Two global variables control the creation of Alef tasks and processes. They contain default values that are appropriate for most Alef programs, but may be overridden for unusual applications. The integer variable ALEF_stack contains the number of bytes of stack space allocated for each Alef task or process. The default value is 16,000 bytes. If this figure is too small or too large, set ALEF_stack to the desired value before executing the task or proc statement creating the thread.

The variable ALEF_rflags contains a bit mask specifying the resources inherited by an Alef process. Appropriate values for Plan 9 are described in the fork(2) manual page. By default, ALEF_rflags contains the value RFPROC|RFMEM|RFNOWAIT specifying that the processes share data segments and that the new process is not a child of the original process. The SGI Unix version of Alef uses the values given in the sproc(3) manual page.
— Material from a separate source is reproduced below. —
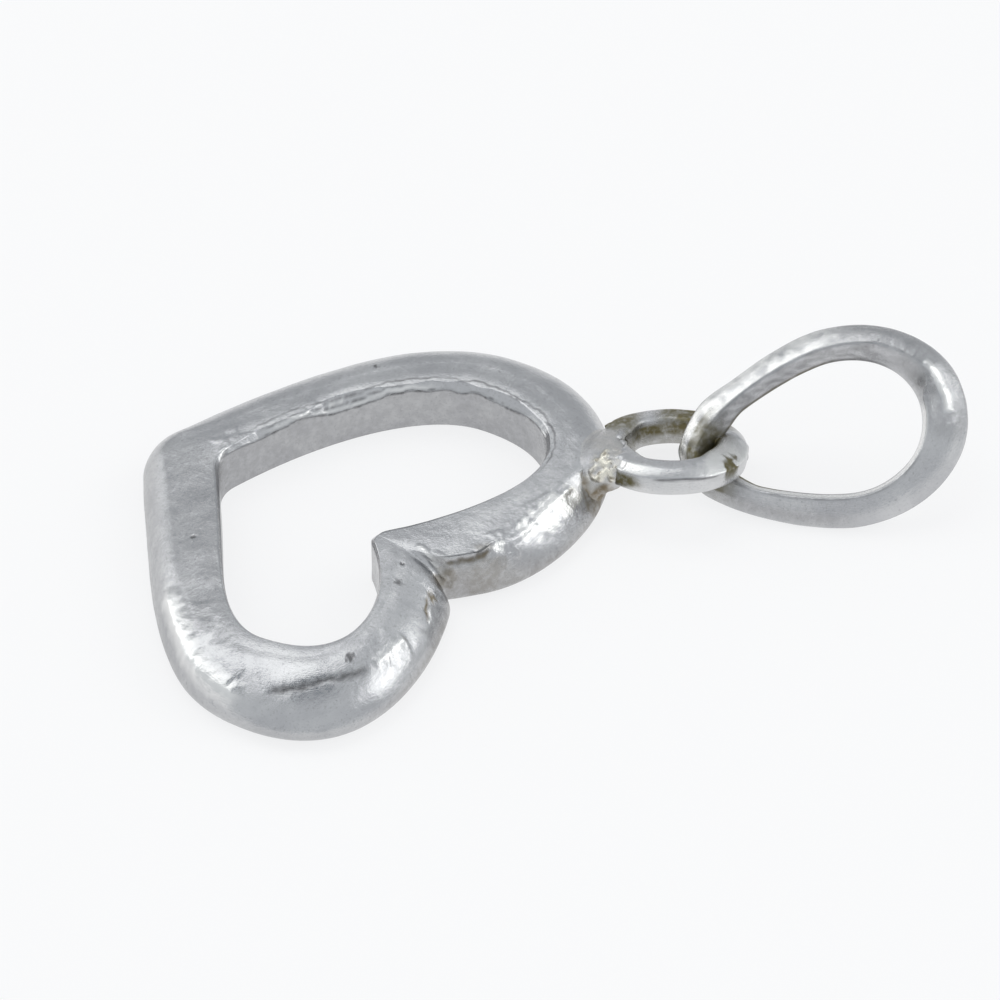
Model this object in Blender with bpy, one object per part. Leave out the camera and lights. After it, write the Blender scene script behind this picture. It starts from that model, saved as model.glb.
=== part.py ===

By default, the PR_SFDS|PR_SADDR flags specify that processes share data segments and file descriptors. Processes are always disassociated from each other in the Unix implementation; there is currently no way to change this behavior.

The default resource specification works well for Alef programs that have minimal interaction with the external environment. However, the default behavior may be inappropriate when the Alef process model does not mesh with that of the system. Consider an Alef program that emulates the action of a shell: it reads a command, executes it in a child process, and waits for its termination. If the command is started using the proc statement, the default resource specification is inappropriate: the processes shouldn't share memory and they must retain a parent-child relationship. The program should set ALEF_rflags to the desired value, execute the proc statement, wait for the child to terminate, and then reset ALEF_rflags to the default state.